(Rows from an object dataset)

....

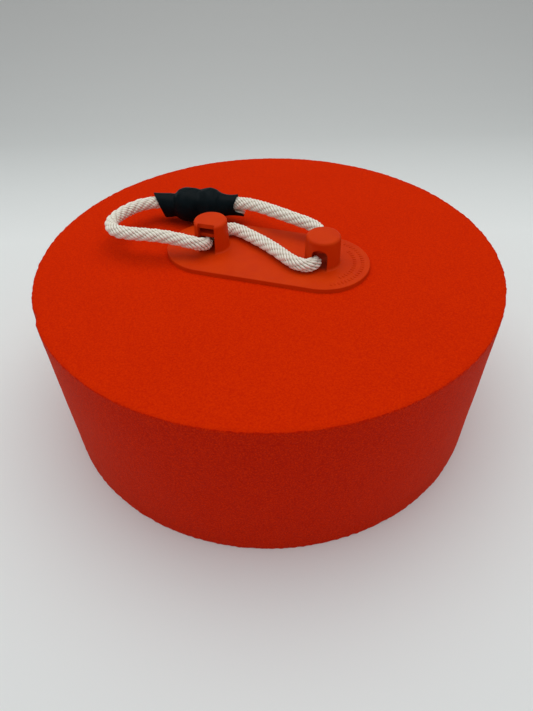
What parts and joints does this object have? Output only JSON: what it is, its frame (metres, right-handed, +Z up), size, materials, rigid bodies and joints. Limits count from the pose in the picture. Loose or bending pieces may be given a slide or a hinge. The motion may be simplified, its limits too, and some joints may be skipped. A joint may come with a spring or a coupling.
{
  "type": "training bumper",
  "caption": "Thick foam disc with a moulded rope plate on top and a braided rope handle that lifts on two hollow posts.",
  "frame": {"origin": "centre of the foam's underside, on the surface it lies on", "axes": "+Z up through the disc; +X along the rope plate from the left post to the right post; -Y the side that the left post's slot faces"},
  "size_m": [0.2032, 0.2032, 0.0917],
  "materials": {
    "foam": "closed-cell foam, smooth skin top, cut cell side",
    "top_moulding": "satin moulded elastomer",
    "back_moulding": "satin moulded elastomer",
    "spacer": "extruded tube",
    "screw": "stainless steel",
    "insert": "knurled brass",
    "rope": "solid-braided cord",
    "sleeve": "heat-shrunk tube, satin"
  },
  "bodies": {
    "bumper": {"foam_disc": "foam", "rope_plate": "top_moulding", "back_plate": "back_moulding", "spacer_tube_left": "spacer", "spacer_tube_right": "spacer", "clamp_screw_left": "screw", "clamp_screw_right": "screw", "screw_washer_left": "screw", "screw_washer_right": "screw", "threaded_insert_left": "insert", "threaded_insert_right": "insert", "rope_bridge": "rope"},
    "handle": {"rope_loop_left": "rope", "rope_loop_right": "rope", "shrink_sleeve": "sleeve", "rope_knot_left": "rope", "rope_knot_right": "rope", "rope_tail_left": "rope", "rope_tail_right": "rope"}
  },
  "joints": [
    {"name": "handle_swing", "type": "hinge", "parent": "bumper", "child": "handle", "pos_m": [-0.0252, -0.0126, 0.083], "axis": [0.9198, 0.3924, 0.0091], "range_deg": [0, 85]}
  ]
}
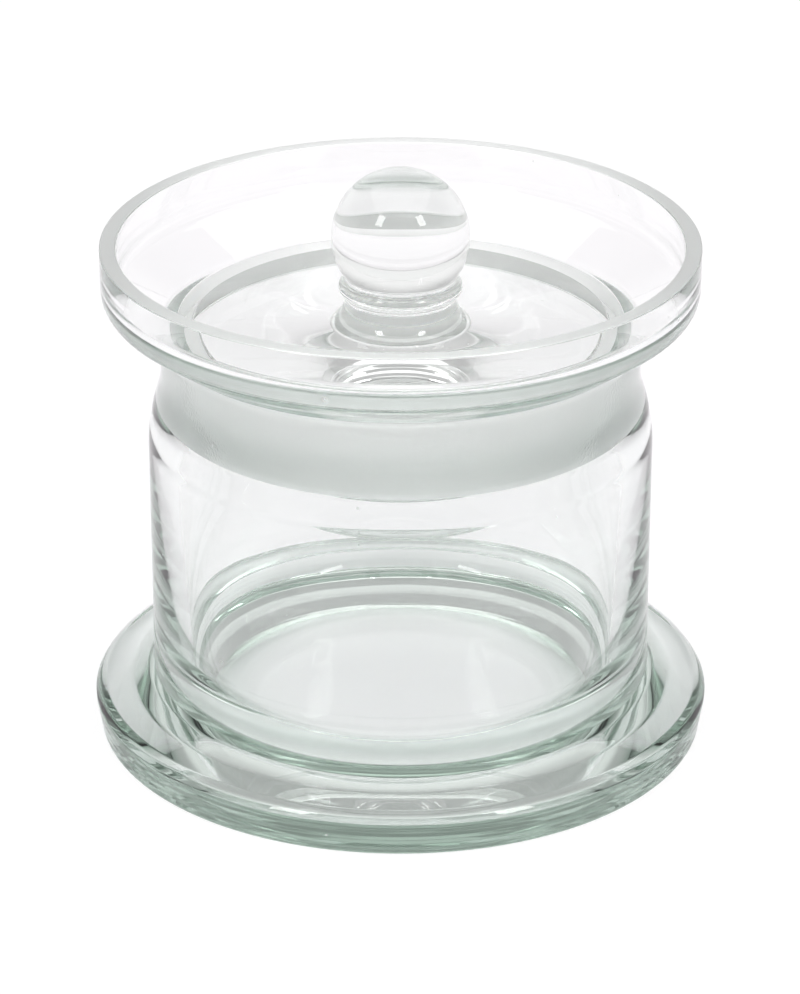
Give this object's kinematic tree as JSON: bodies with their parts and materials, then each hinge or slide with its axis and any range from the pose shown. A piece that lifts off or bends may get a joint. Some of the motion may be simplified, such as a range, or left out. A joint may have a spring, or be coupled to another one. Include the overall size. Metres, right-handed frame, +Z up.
{
  "type": "specimen jar with ground-in knobbed lid",
  "caption": "Footed clear glass jar with a wide dished collar, a ground neck and a ground plug lid with a ball knob that lifts straight out.",
  "frame": {"origin": "centre of the foot's underside, on the surface the jar stands on", "axes": "+Z up along the jar's axis of revolution; X and Y are free, because every piece is round"},
  "size_m": [0.1058, 0.1058, 0.0997],
  "materials": {
    "jar_glass": "fire-polished soda-lime glass, ground inside the neck and on the rim",
    "lid_glass": "pressed soda-lime glass, ground on the plug's side"
  },
  "bodies": {
    "jar": {"jar_body": "jar_glass", "foot": "jar_glass"},
    "lid": {"lid": "lid_glass", "knob": "lid_glass"}
  },
  "joints": [
    {"name": "lid_lift", "type": "slide", "parent": "jar", "child": "lid", "axis": [0, 0, 1], "range_m": [0, 0.0352]}
  ]
}
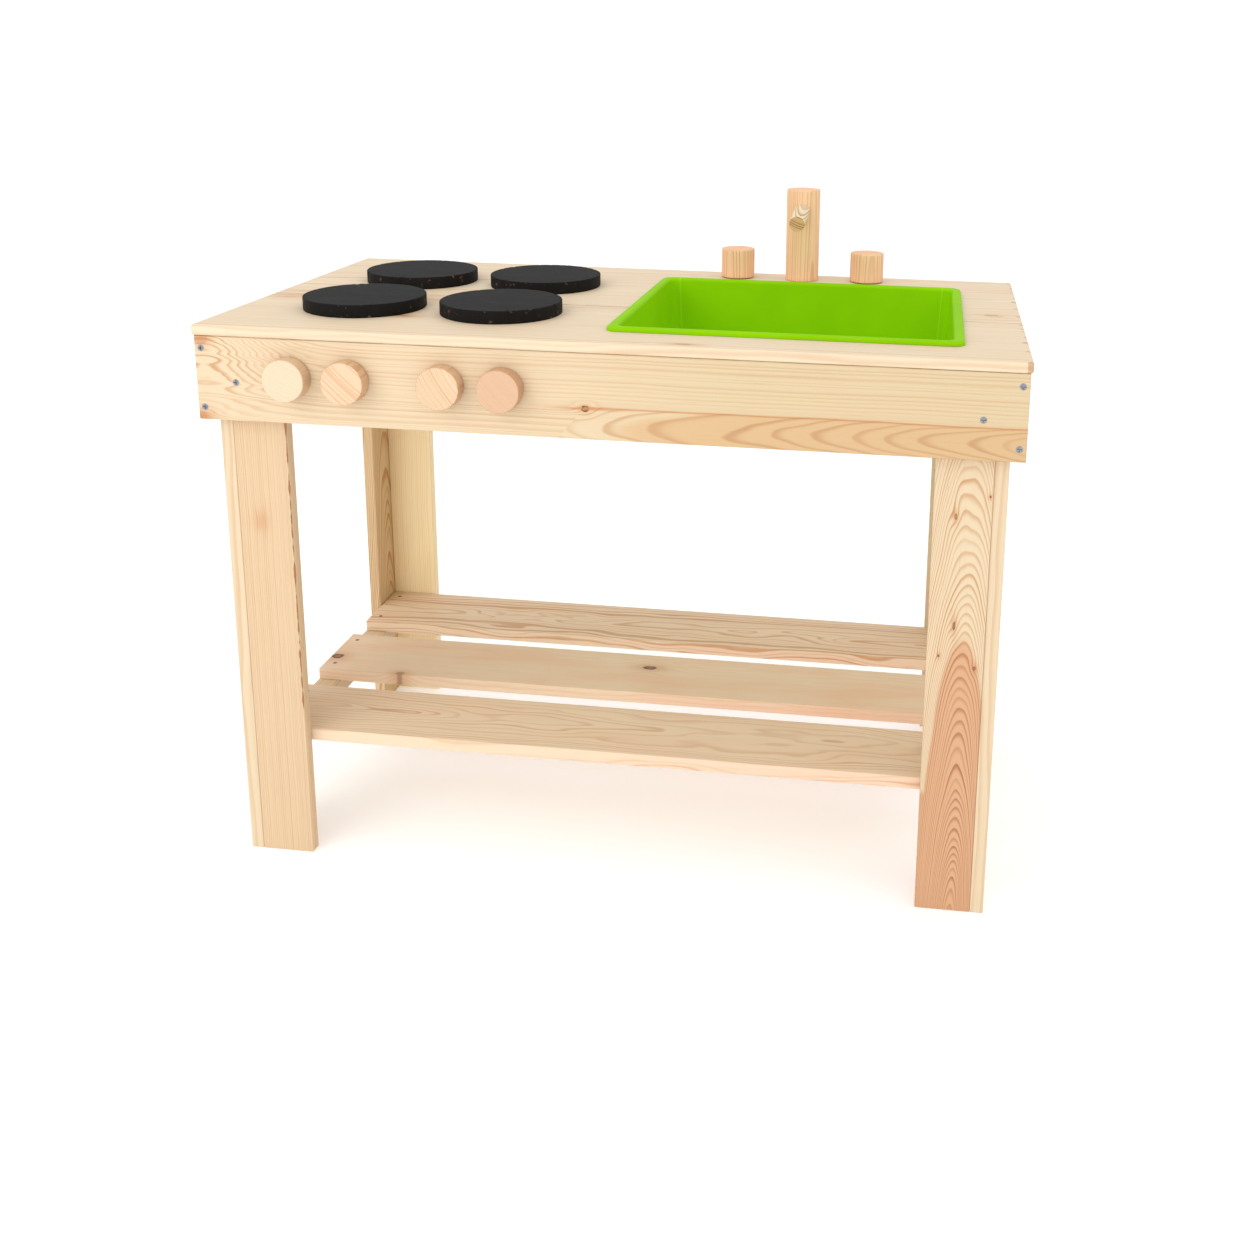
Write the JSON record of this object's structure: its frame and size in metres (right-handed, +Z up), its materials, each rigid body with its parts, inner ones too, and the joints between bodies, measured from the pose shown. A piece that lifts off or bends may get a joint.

....

List every line above that contains the word "this".

What parts and joints does this object have? Output only JSON: what it is, its frame (metres, right-handed, +Z up), size, materials, rigid bodies and joints. Limits count from the pose in the picture. Loose or bending pieces may be given a slide or a hinge. The motion may be simplified, its limits too, and some joints may be skipped. A joint may come with a spring or a coupling.
Give this object's kinematic tree as JSON: bodies with their parts and materials, then each hinge or slide with its axis and any range from the pose shown. A piece that lifts off or bends may get a joint. Some of the motion may be simplified, such as a range, or left out. A joint may have a spring, or be coupled to another one. Include the overall size. Metres, right-handed frame, +Z up.
Write the JSON record of this object's structure: its frame and size in metres (right-handed, +Z up), its materials, each rigid body with its parts, inner ones too, and the joints between bodies, measured from the pose shown. A piece that lifts off or bends may get a joint.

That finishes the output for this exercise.